火曜日, 1月 13, 2009

文化の違いその1:個人の責任

 さて、先日言いましたが、帰国を前にしてこれまでに感じた文化の違いのまとめをちょろちょろと書いていこうと思います。今回はその第一回目です。題しまして「個人の責任」です。
 あらかじめ断っておきますが、世の中は時と場合によって相対的で、同じことをやってもいいときと悪いときがあります。こっちも人間だからムカッと来るときもあるし、あぁなるほどなぁうまいなぁと思うこともあります。できるだけいいとかわるいとか言わないようにしようと思います。できるだけ、ですけど。

 で、まず今回は個人と組織の関係について、です。
 おおざっぱに言うと、客と会社、客と店、というより、僕とあなたという関係が強いということです。簡単な例ではレストランでウェイターが名前を言って自己紹介して来て、その店で何か頼むのはその人以外ほぼNG、最後にその人向けにチップを渡す、という関係ですね。ま、レストランだと分かりやすいですけど、逆にこれはレストランだけの習慣だと思っていました。

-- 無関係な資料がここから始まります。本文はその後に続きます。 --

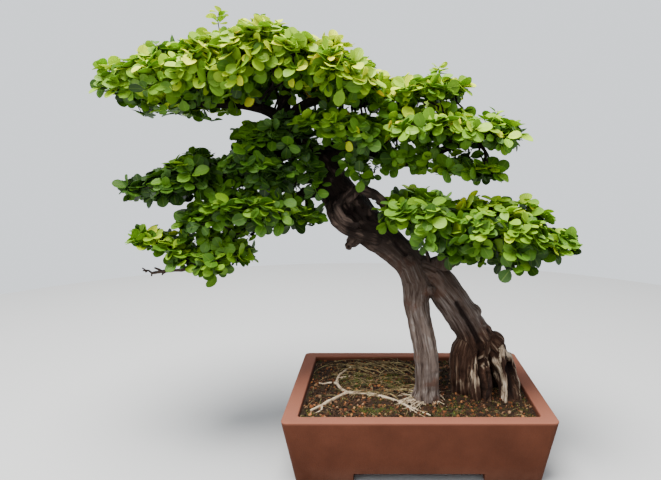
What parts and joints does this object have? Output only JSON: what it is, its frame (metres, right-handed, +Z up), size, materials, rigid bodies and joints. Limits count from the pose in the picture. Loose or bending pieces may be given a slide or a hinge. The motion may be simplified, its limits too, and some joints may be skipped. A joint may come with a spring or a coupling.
{
  "type": "bonsai tree in a pot",
  "caption": "Potted bonsai: a leaning, forked and hollow trunk with layered pads of small oval leaves, in a shallow rectangular unglazed clay pot.",
  "frame": {"origin": "on the table, under the middle of the whole outline's bounding box", "axes": "+X to the right along the pot's long front, +Y to the back, +Z up the tree"},
  "size_m": [0.7428, 0.3216, 0.6841],
  "materials": {
    "clay": "matte",
    "plastic_mesh": "matte",
    "aluminium_wire": "satin",
    "soil": "matte",
    "moss": "matte",
    "pale_root": "matte",
    "bark": "matte",
    "leaf": "satin"
  },
  "bodies": {
    "root": {"branch_back_left": "bark", "branch_back_right": "bark", "branch_back_upper": "bark", "branch_crown_left": "bark", "branch_crown_right": "bark", "branch_left_lower": "bark", "branch_left_upper": "bark", "branch_right_lower": "bark", "branch_right_upper": "bark", "drain_screen_left": "plastic_mesh", "drain_screen_right": "plastic_mesh", "leaves_back_left": "leaf", "leaves_back_right": "leaf", "leaves_back_upper": "leaf", "leaves_crown_left": "leaf", "leaves_crown_right": "leaf", "leaves_crown_tip": "leaf", "leaves_crown_top": "leaf", "leaves_left_hang": "leaf", "leaves_left_inner": "leaf", "leaves_left_low": "leaf", "leaves_left_upper": "leaf", "leaves_low_inner": "leaf", "leaves_low_right": "leaf", "leaves_right_hang": "leaf", "leaves_right_tier": "leaf", "leaves_right_upper": "leaf", "leaves_shoulder": "leaf", "moss_front": "moss", "moss_left": "moss", "moss_middle": "moss", "moss_right": "moss", "pot": "clay", "screen_wire_left": "aluminium_wire", "screen_wire_right": "aluminium_wire", "soil": "soil", "surface_root": "pale_root", "trunk": "bark"}
  },
  "joints": []
}
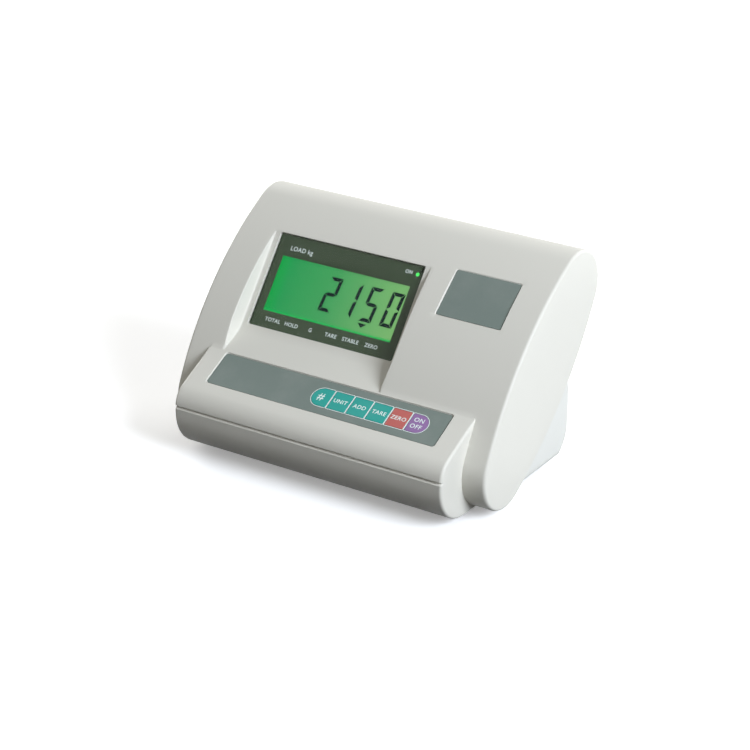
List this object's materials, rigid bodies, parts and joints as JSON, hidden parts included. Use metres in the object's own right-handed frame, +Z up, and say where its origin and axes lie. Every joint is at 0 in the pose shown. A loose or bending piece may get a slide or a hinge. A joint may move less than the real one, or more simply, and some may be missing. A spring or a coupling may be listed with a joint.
{
  "type": "weighing indicator",
  "caption": "Desk-top weighing indicator: bowed two-shell case with a sunk LCD window, a sloping shelf of colour keys, rear sockets and a battery bay with a hinged door.",
  "frame": {"origin": "on the table plane under the middle of the case: centred in width and depth, at the underside of the feet", "axes": "+X to the right as the user sees it, -Y towards the user, +Z up"},
  "size_m": [0.25, 0.171, 0.1555],
  "materials": {
    "case_plastic": "fine matte moulded grey",
    "rear_plastic": "fine matte moulded grey",
    "window_film": "clear window with a dark border",
    "mask_print": "dark printed border",
    "lcd": "green liquid crystal glass",
    "light_guide": "green-lit diffuser",
    "dark_plastic": "plain black plastic",
    "board_green": "green solder mask",
    "screw_steel": "plated steel",
    "lamp_green": "clear green",
    "panel_film": "grey-green film with a fine grain",
    "key_teal": "teal film",
    "key_red": "red film",
    "key_violet": "violet film",
    "white_plastic": "white plastic",
    "can": "sleeved can",
    "sink": "plain extrusion",
    "core_steel": "varnished laminations",
    "coil_tape": "amber tape over the winding",
    "sheet_steel": "plated sheet",
    "contact_metal": "plated contacts",
    "nickel": "satin nickel plate",
    "battery_case": "dark grey battery case",
    "foot_rubber": "black rubber",
    "ribbon_grey": "grey ribbon cable",
    "lead_red": "red insulation",
    "lead_blue": "blue insulation",
    "lead_brown": "brown insulation",
    "lead_black": "black insulation"
  },
  "bodies": {
    "case": {"front_shell": "case_plastic", "rear_shell": "rear_plastic", "display_window": "window_film", "window_mask": "mask_print", "lcd_glass": "lcd", "lcd_frame": "dark_plastic", "backlight": "light_guide", "display_board": "board_green", "display_chips": "dark_plastic", "display_board_screws": "screw_steel", "power_lamp": "lamp_green", "key_panel": "panel_film", "key_board": "board_green", "key_switches": "dark_plastic", "key_board_screws": "screw_steel", "blank_plate": "panel_film", "main_board": "board_green", "main_board_screws": "screw_steel", "main_board_chips": "dark_plastic", "board_headers": "white_plastic", "capacitors": "can", "heat_sink": "sink", "buzzer": "dark_plastic", "transformer_core": "core_steel", "transformer_coil": "coil_tape", "transformer_strap": "sheet_steel", "transformer_screws": "screw_steel", "mains_inlet": "dark_plastic", "inlet_pins": "contact_metal", "load_cell_socket": "nickel", "load_cell_nut": "nickel", "load_cell_insert": "dark_plastic", "load_cell_pins": "contact_metal", "serial_socket": "sheet_steel", "serial_insert": "dark_plastic", "serial_pins": "contact_metal", "serial_posts": "nickel", "battery": "battery_case", "battery_tabs": "contact_metal", "case_screws": "screw_steel", "rubber_feet": "foot_rubber", "display_ribbon": "ribbon_grey", "key_ribbon": "ribbon_grey", "battery_leads": "lead_red", "transformer_leads": "lead_blue", "mains_leads": "lead_brown", "load_cell_leads": "lead_black"},
    "door": {"battery_door": "rear_plastic"},
    "count_key": {"count_key": "key_teal"},
    "mode_key": {"mode_key": "key_teal"},
    "total_key": {"total_key": "key_teal"},
    "tare_key": {"tare_key": "key_teal"},
    "zero_key": {"zero_key": "key_red"},
    "power_key": {"power_key": "key_violet"}
  },
  "joints": [
    {"name": "battery_door_hinge", "type": "hinge", "parent": "case", "child": "door", "pos_m": [-0.0585, 0.05647, 0.00933], "axis": [-1, 0, 0], "range_deg": [0, 85]},
    {"name": "count_key_press", "type": "slide", "parent": "case", "child": "count_key", "axis": [0, 0.4493, -0.8934], "range_m": [0, 0.0004], "stiffness_N_per_m": 1500, "springref_m": -0.0002},
    {"name": "mode_key_press", "type": "slide", "parent": "case", "child": "mode_key", "axis": [0, 0.4493, -0.8934], "range_m": [0, 0.0004], "stiffness_N_per_m": 1500, "springref_m": -0.0002},
    {"name": "total_key_press", "type": "slide", "parent": "case", "child": "total_key", "axis": [0, 0.4493, -0.8934], "range_m": [0, 0.0004], "stiffness_N_per_m": 1500, "springref_m": -0.0002},
    {"name": "tare_key_press", "type": "slide", "parent": "case", "child": "tare_key", "axis": [0, 0.4493, -0.8934], "range_m": [0, 0.0004], "stiffness_N_per_m": 1500, "springref_m": -0.0002},
    {"name": "zero_key_press", "type": "slide", "parent": "case", "child": "zero_key", "axis": [0, 0.4493, -0.8934], "range_m": [0, 0.0004], "stiffness_N_per_m": 1500, "springref_m": -0.0002},
    {"name": "power_key_press", "type": "slide", "parent": "case", "child": "power_key", "axis": [0, 0.4493, -0.8934], "range_m": [0, 0.0004], "stiffness_N_per_m": 1500, "springref_m": -0.0002}
  ]
}
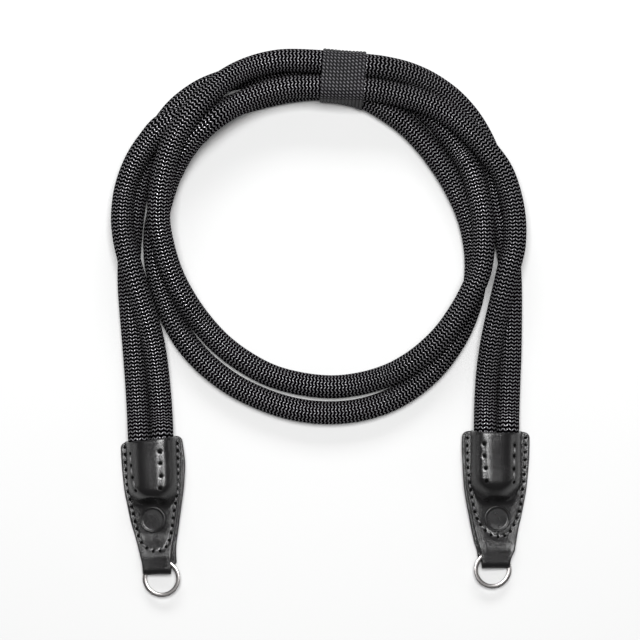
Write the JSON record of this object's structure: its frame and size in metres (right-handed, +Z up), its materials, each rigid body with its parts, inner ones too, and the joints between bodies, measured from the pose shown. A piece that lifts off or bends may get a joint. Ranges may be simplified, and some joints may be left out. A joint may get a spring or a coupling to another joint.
{
  "type": "camera strap",
  "caption": "Doubled braided rope camera strap, coiled flat, with moulded leather ends, split rings for the camera's lugs and a woven band round the coil.",
  "frame": {"origin": "middle of the leather ends, rings and band on the surface that the strap lies on", "axes": "+Y from the split rings to the banded top of the coil, +Z up from the surface, +X from the left leather end to the right one"},
  "size_m": [0.1737, 0.2282, 0.0282],
  "materials": {
    "rope": "tightly braided black cord with a soft sheen",
    "leather": "smooth glossy black leather with a fine grain",
    "ring_steel": "polished steel wire",
    "band": "ribbed woven elastic, dark grey"
  },
  "bodies": {
    "root": {"rope_inner": "rope", "rope_outer": "rope", "left_leather_end": "leather", "right_leather_end": "leather", "left_split_ring": "ring_steel", "right_split_ring": "ring_steel", "keeper_band": "band"}
  },
  "joints": []
}
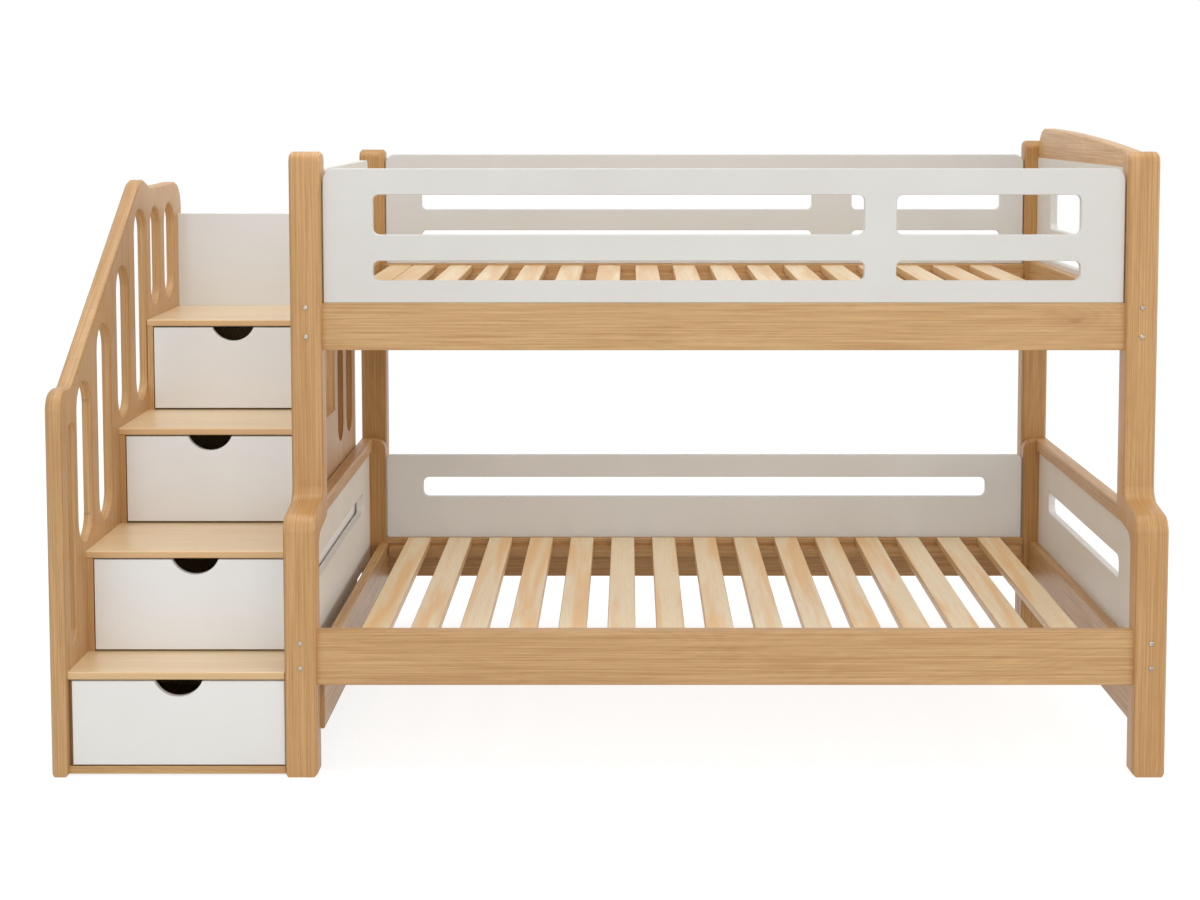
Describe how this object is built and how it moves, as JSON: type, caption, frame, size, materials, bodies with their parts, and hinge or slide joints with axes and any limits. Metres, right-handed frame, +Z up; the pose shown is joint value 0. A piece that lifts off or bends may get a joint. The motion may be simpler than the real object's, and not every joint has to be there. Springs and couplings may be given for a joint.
{
  "type": "bunk bed with storage stairs",
  "caption": "Wooden bunk bed with a wide lower bunk, a narrower railed upper bunk and storage stairs at one end whose steps hold sliding drawers.",
  "frame": {"origin": "on the floor under the middle of the whole object", "axes": "+X from the stairs along the bed, +Y from the front to the wall side, +Z up"},
  "size_m": [2.734, 1.587, 1.5789],
  "materials": {
    "timber": "clear satin varnish on solid softwood",
    "step_timber": "clear satin varnish on pale softwood boards",
    "slat_timber": "planed pale softwood",
    "painted_board": "off-white satin paint on board",
    "drawer_board": "plain pale board",
    "steel": "nickel-plated steel"
  },
  "bodies": {
    "bed_and_stairs": {"front_post_left": "timber", "rear_post_left": "timber", "lower_rear_leg_left": "timber", "lower_end_rail_left": "timber", "lower_end_cap_left": "timber", "upper_end_rail_left": "timber", "lower_end_panel_left": "painted_board", "front_post_right": "timber", "rear_post_right": "timber", "lower_rear_leg_right": "timber", "lower_end_rail_right": "timber", "lower_end_cap_right": "timber", "upper_end_rail_right": "timber", "lower_end_panel_right": "painted_board", "lower_front_rail": "timber", "upper_front_rail": "timber", "upper_rear_rail": "timber", "lower_rear_rail": "timber", "upper_end_cap_right": "timber", "slat_ledgers": "slat_timber", "lower_slats": "slat_timber", "upper_slats": "slat_timber", "lower_back_panel": "painted_board", "upper_front_guard": "painted_board", "upper_rear_guard": "painted_board", "upper_end_guard_left": "painted_board", "upper_end_panel_right": "painted_board", "stair_back_panel": "painted_board", "stair_bed_side_panel": "painted_board", "drawer_channels": "steel", "stair_railing": "timber", "cabinet_side_left": "timber", "cabinet_side_right": "timber", "stair_bed_side_board": "timber", "stair_base_strip": "timber", "tread_1": "step_timber", "tread_2": "step_timber", "tread_3": "step_timber", "tread_4": "step_timber", "cabinet_bottom": "drawer_board"},
    "drawer_1": {"drawer_1_front": "painted_board", "drawer_1_sides": "drawer_board", "drawer_1_back": "drawer_board", "drawer_1_bottom": "drawer_board", "drawer_1_slides": "steel"},
    "drawer_2": {"drawer_2_front": "painted_board", "drawer_2_sides": "drawer_board", "drawer_2_back": "drawer_board", "drawer_2_bottom": "drawer_board", "drawer_2_slides": "steel"},
    "drawer_3": {"drawer_3_front": "painted_board", "drawer_3_sides": "drawer_board", "drawer_3_back": "drawer_board", "drawer_3_bottom": "drawer_board", "drawer_3_slides": "steel"},
    "drawer_4": {"drawer_4_front": "painted_board", "drawer_4_sides": "drawer_board", "drawer_4_back": "drawer_board", "drawer_4_bottom": "drawer_board", "drawer_4_slides": "steel"}
  },
  "joints": [
    {"name": "drawer_1_slide", "type": "slide", "parent": "bed_and_stairs", "child": "drawer_1", "axis": [0, -1, 0], "range_m": [0, 0.43]},
    {"name": "drawer_2_slide", "type": "slide", "parent": "bed_and_stairs", "child": "drawer_2", "axis": [0, -1, 0], "range_m": [0, 0.43]},
    {"name": "drawer_3_slide", "type": "slide", "parent": "bed_and_stairs", "child": "drawer_3", "axis": [0, -1, 0], "range_m": [0, 0.38]},
    {"name": "drawer_4_slide", "type": "slide", "parent": "bed_and_stairs", "child": "drawer_4", "axis": [0, -1, 0], "range_m": [0, 0.27]}
  ]
}
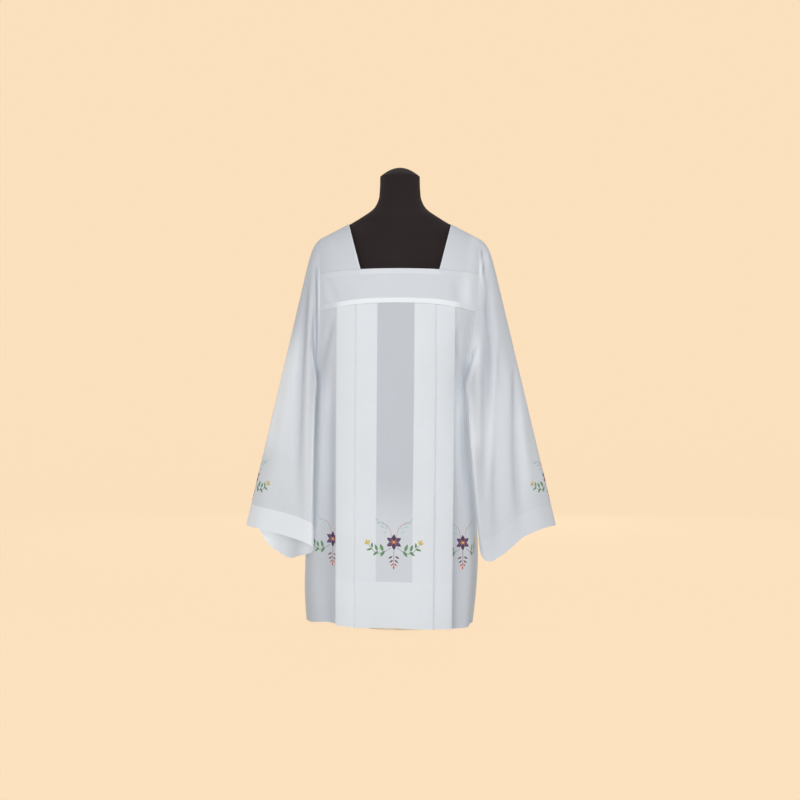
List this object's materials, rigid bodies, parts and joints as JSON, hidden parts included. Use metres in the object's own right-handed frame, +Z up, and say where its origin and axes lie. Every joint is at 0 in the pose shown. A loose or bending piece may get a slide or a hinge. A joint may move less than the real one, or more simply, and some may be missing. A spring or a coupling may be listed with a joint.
{
  "type": "surplice on a dress form",
  "caption": "Square-necked white surplice with knife pleats under a yoke band and wide sleeves, worn by a limbless dress form on a low round stand.",
  "frame": {"origin": "centre of the stand's round base where it meets the floor", "axes": "+Z up, the front faces -Y, +X is the wearer's left"},
  "size_m": [0.7735, 0.3386, 1.1389],
  "materials": {
    "white_cloth": "fine white polyester weave, matt",
    "form_jersey": "black jersey over a firm torso, matt",
    "stand_steel": "satin"
  },
  "bodies": {
    "root": {"front_skirt": "white_cloth", "back_skirt": "white_cloth", "front_yoke": "white_cloth", "back_yoke": "white_cloth", "right_shoulder": "white_cloth", "left_shoulder": "white_cloth", "right_sleeve": "white_cloth", "left_sleeve": "white_cloth", "dress_form": "form_jersey", "neck_cap": "form_jersey", "stand_pole": "stand_steel", "stand_base": "stand_steel"}
  },
  "joints": []
}
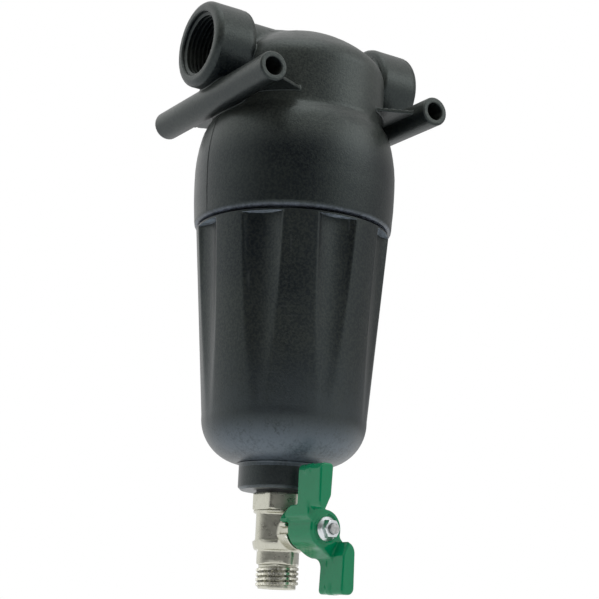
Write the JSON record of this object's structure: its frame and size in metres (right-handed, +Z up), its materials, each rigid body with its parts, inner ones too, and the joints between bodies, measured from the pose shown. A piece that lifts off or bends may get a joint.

 ところが、それがそうでもなくて結構いろいろなところでそういう関係性を気づかされることが多々ありまして、一般化するのに時間がかかりました。

 たとえばイエローストーンの最初のホテルで、予約変更手続きのトラブルでこっちの予約がキャンセルされていたとき、カウンターで対応していたのは若いおネェちゃんでした。
「こっちは予約変更確認のメールをもらってるんだし、ちゃんとプリントアウトしてここにその確認内容があります。こっちのミスではないことは明らかです。」
というと、
「私のミスでもありません」
と抜かしおった。
「はぁ、でもあなたのホテルのミスでしょう。」
というのは、どうも日本人的な感覚なのではないかと。

 車の事故処理で保険屋と対応するのも全部名指し。修理工場の対応も全部名指し。保険のトラブルを訴える組織にファックス送るのも名指し。なにもかも名指しです。ソニーお客様係御中ということがないですね。なかなか名前が覚えにくいので大変です。服屋とか電気屋とかで物を買うときも、これくださいというと、これまで誰かがあなたの対応してましたか?と聞かれます。うーん、対応してくれたんだけど名前忘れた、ということが何度かありました。
 組織のために一歩引くということがないですね。自分はこんだけ貢献しているということをはっきりさせたいと思ってるんでしょう。当然と言えば当然ですね。ただこのことは日本に比較して組織を代表しているという意識を希薄にしていますね。合理的と言えば合理的ですけど、やっぱり組織として個人に不利益を与えた場合にいろいろ不都合が生じます。あんたの会社のやってることはおかしいだろうとクレームを言うにも誰か名指しで言わなきゃいけない。つまり個人が組織にクレーム付けにくいようになってるんですね。運が悪いといって泣き寝入りすることも多いでしょうね。

 客が日本に比べて辛抱強いのも驚きです。レジの行列も家族でしゃべりながらゆっくり待ってます。当然待つのは嫌なのですが、それを紛らわす努力をしてます。レジも別に慌てるでもなく、他の店員とおしゃべりしたりします。日本人的にはおいこらしゃべってる暇あったらさっさとやれよ、ということなんですが、そうなりません。で、レジではかならず店員と挨拶。
「はろー、はわゆー。」
ですね。客の方から率先していったりすることもあります。
店員も
「欲しいものは全部見つかった?」
とか聞いて来ます。
最初よく聞き取れなかったときは、何か大事なことを言っているのではないかと真剣に聞き直しました。ほとんど決まり文句だと分かって驚きました。
で、別れ際は
「ハヴアナイスデー」
「ユートゥー」
ですからね。
 日本のコンビニで挨拶とかありえないですよね。日本では客はレジうちを人とは見てないんじゃないか?と思わされます。と同様に店員の挨拶もなんか乾いた感じがするかもしれませんね。日本人はもうこういうのに慣れっこなので大丈夫ですが、外国の人はそういう機械的な人間関係に耐えられないんじゃないでしょうか?

ということで、なんとなくですが、こっちでは個人と個人の関係を重視する、と。組織と個人の関係はなかなかうまく機能しないというお話でした。

でわまた次回まで、さようならー。